----- Source excerpt

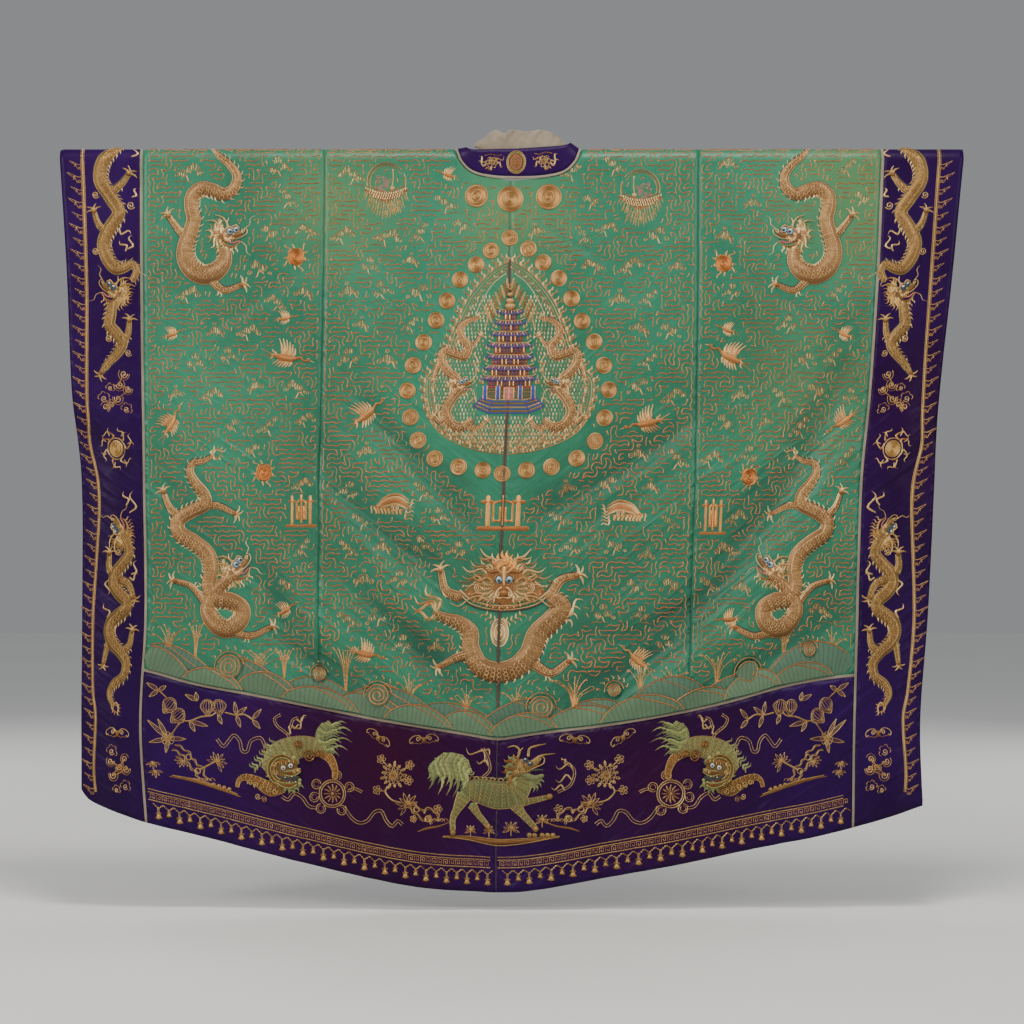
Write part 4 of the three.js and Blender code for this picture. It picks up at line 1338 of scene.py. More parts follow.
def dragon_head(pen, hair=olive_silk, mane=13, iris=pale_eye):
    """A shaggy head that looks to the right, about sixty millimetres long, from the back of its jaw."""
    pen.thread([-10 + 6j, 2 + 2j, 16 - 2j, 28 - 4j], [20, 32, 30, 18], body_gold, high=0.1)
    pen.thread([20 - 2j, 32 - 6j, 42 - 12j], [16, 14, 9], body_gold, high=0.24)
    for count, bearing in enumerate(np.linspace(84, 262, 2 * mane)):
        reach = 34 + 9 * math.sin(count * 2.3)
        root, tip = (arc(2 - 1j, way, bearing, bearing, 1)[0] for way in (8 + 6 * (count % 2), reach))
        flame(pen, root, tip, 0.2 if bearing < 180 else -0.2, 3.6,
              (gold, hair, pale_gold, gold)[count % 4], lift=1.4)
    for count, bearing in enumerate(range(-170, 190, 24)):
        root, tip = (arc(14 - 1j, way, bearing, bearing, 1)[0] for way in (5, 15))
        flame(pen, root, tip, 0.3, 2.8, (pale_gold, gold)[count % 2], lift=2.6)
    for horn in ([2 - 11j, -8 - 21j, -22 - 27j, -37 - 25j], [11 - 14j, 6 - 27j, -5 - 37j, -20 - 40j]):
        pen.thread(horn, [5.0, 4.0, 3.0, 1.2], pale_gold, lift=2.4)
        pen.thread([horn[1], horn[1] + 3 - 10j], [2.6, 1.0], pale_gold, lift=2.4)
    pen.thread([10 + 11j, 22 + 13j, 32 + 10j, 40 + 3j], [3, 5, 5, 2], ink, high=0.16, lift=0.6)
    pen.thread([14 + 12j, 26 + 13j, 36 + 8j, 45 + 9j], [2.6, 3.0, 2.4, 1], rose_silk, lift=1.2)
    pen.thread([4 + 8j, 18 + 6j, 31 + 3j, 42 - 2j, 50 - 9j, 51 - 17j, 45 - 21j], 2.0, pale_gold, lift=2.4)
    pen.thread([2 + 15j, 14 + 21j, 28 + 20j, 40 + 9j], [4, 4.4, 4, 2], gold, lift=0.8)
    curl(pen, 43 - 15j, 4.6, 90, 1.3, 1.9, pale_gold, lift=3.0)
    curl(pen, 33 - 12j, 4.0, 150, 1.1, 1.8, gold, lift=3.6)
    eye(pen, 15 - 10j, 5.8, 1.6 + 0.6j, iris, 3.4)
    eye(pen, 27 - 15j, 5.4, 1.6 + 0.6j, iris, 3.2)
    pen.thread([5 - 12j, 12 - 19j, 21 - 17j], [2.2, 4.4, 2], pale_gold, lift=3.6)
    pen.thread([18 - 20j, 26 - 24j, 34 - 19j], [2.2, 4.0, 2], pale_gold, lift=3.4)
    flame(pen, -2 - 4j, -20 - 11j, 0.35, 6, pale_gold, lift=3.0)
    for count, (root, tip) in enumerate(((4 + 20j, -8 + 38j), (10 + 21j, 2 + 40j), (16 + 22j, 10 + 42j),
                                         (22 + 22j, 18 + 42j),
                                         (28 + 21j, 27 + 40j), (34 + 17j, 36 + 34j))):
        flame(pen, root, tip, 0.2, 3.4, (hair, gold, pale_gold)[count % 3])
    pen.thread([44 - 20j, 54 - 30j, 53 - 42j, 62 - 50j], [2.4, 2.2, 1.8, 1], pale_gold)
    pen.thread([42 + 8j, 53 + 16j, 56 + 28j, 66 + 34j], [2.4, 2.2, 1.8, 1], pale_gold)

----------

→ The problem
Repeat the material above in full, keeping every word.

→ Solved exercise
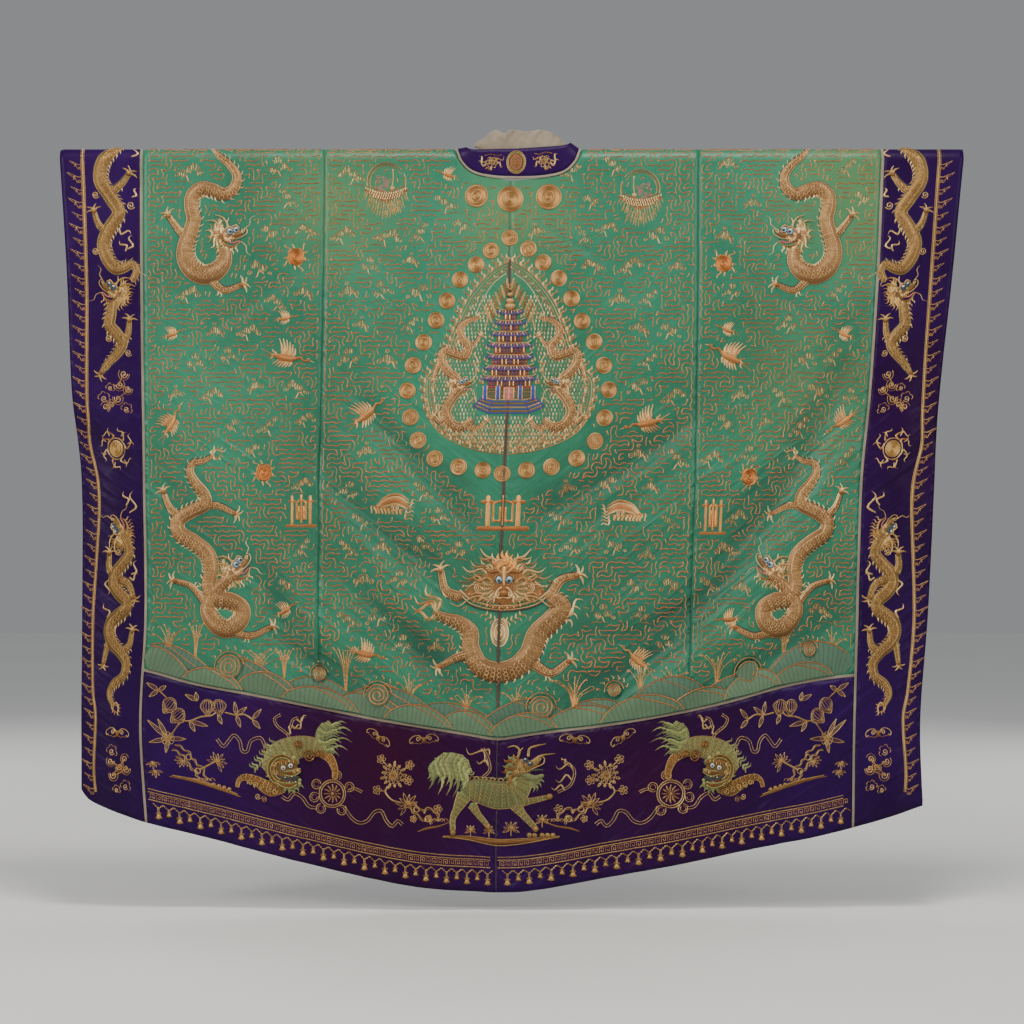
Write part 4 of the three.js and Blender code for this picture. It picks up at line 1338 of scene.py. More parts follow.
def dragon_head(pen, hair=olive_silk, mane=13, iris=pale_eye):
    """A shaggy head that looks to the right, about sixty millimetres long, from the back of its jaw."""
    pen.thread([-10 + 6j, 2 + 2j, 16 - 2j, 28 - 4j], [20, 32, 30, 18], body_gold, high=0.1)
    pen.thread([20 - 2j, 32 - 6j, 42 - 12j], [16, 14, 9], body_gold, high=0.24)
    for count, bearing in enumerate(np.linspace(84, 262, 2 * mane)):
        reach = 34 + 9 * math.sin(count * 2.3)
        root, tip = (arc(2 - 1j, way, bearing, bearing, 1)[0] for way in (8 + 6 * (count % 2), reach))
        flame(pen, root, tip, 0.2 if bearing < 180 else -0.2, 3.6,
              (gold, hair, pale_gold, gold)[count % 4], lift=1.4)
    for count, bearing in enumerate(range(-170, 190, 24)):
        root, tip = (arc(14 - 1j, way, bearing, bearing, 1)[0] for way in (5, 15))
        flame(pen, root, tip, 0.3, 2.8, (pale_gold, gold)[count % 2], lift=2.6)
    for horn in ([2 - 11j, -8 - 21j, -22 - 27j, -37 - 25j], [11 - 14j, 6 - 27j, -5 - 37j, -20 - 40j]):
        pen.thread(horn, [5.0, 4.0, 3.0, 1.2], pale_gold, lift=2.4)
        pen.thread([horn[1], horn[1] + 3 - 10j], [2.6, 1.0], pale_gold, lift=2.4)
    pen.thread([10 + 11j, 22 + 13j, 32 + 10j, 40 + 3j], [3, 5, 5, 2], ink, high=0.16, lift=0.6)
    pen.thread([14 + 12j, 26 + 13j, 36 + 8j, 45 + 9j], [2.6, 3.0, 2.4, 1], rose_silk, lift=1.2)
    pen.thread([4 + 8j, 18 + 6j, 31 + 3j, 42 - 2j, 50 - 9j, 51 - 17j, 45 - 21j], 2.0, pale_gold, lift=2.4)
    pen.thread([2 + 15j, 14 + 21j, 28 + 20j, 40 + 9j], [4, 4.4, 4, 2], gold, lift=0.8)
    curl(pen, 43 - 15j, 4.6, 90, 1.3, 1.9, pale_gold, lift=3.0)
    curl(pen, 33 - 12j, 4.0, 150, 1.1, 1.8, gold, lift=3.6)
    eye(pen, 15 - 10j, 5.8, 1.6 + 0.6j, iris, 3.4)
    eye(pen, 27 - 15j, 5.4, 1.6 + 0.6j, iris, 3.2)
    pen.thread([5 - 12j, 12 - 19j, 21 - 17j], [2.2, 4.4, 2], pale_gold, lift=3.6)
    pen.thread([18 - 20j, 26 - 24j, 34 - 19j], [2.2, 4.0, 2], pale_gold, lift=3.4)
    flame(pen, -2 - 4j, -20 - 11j, 0.35, 6, pale_gold, lift=3.0)
    for count, (root, tip) in enumerate(((4 + 20j, -8 + 38j), (10 + 21j, 2 + 40j), (16 + 22j, 10 + 42j),
                                         (22 + 22j, 18 + 42j),
                                         (28 + 21j, 27 + 40j), (34 + 17j, 36 + 34j))):
        flame(pen, root, tip, 0.2, 3.4, (hair, gold, pale_gold)[count % 3])
    pen.thread([44 - 20j, 54 - 30j, 53 - 42j, 62 - 50j], [2.4, 2.2, 1.8, 1], pale_gold)
    pen.thread([42 + 8j, 53 + 16j, 56 + 28j, 66 + 34j], [2.4, 2.2, 1.8, 1], pale_gold)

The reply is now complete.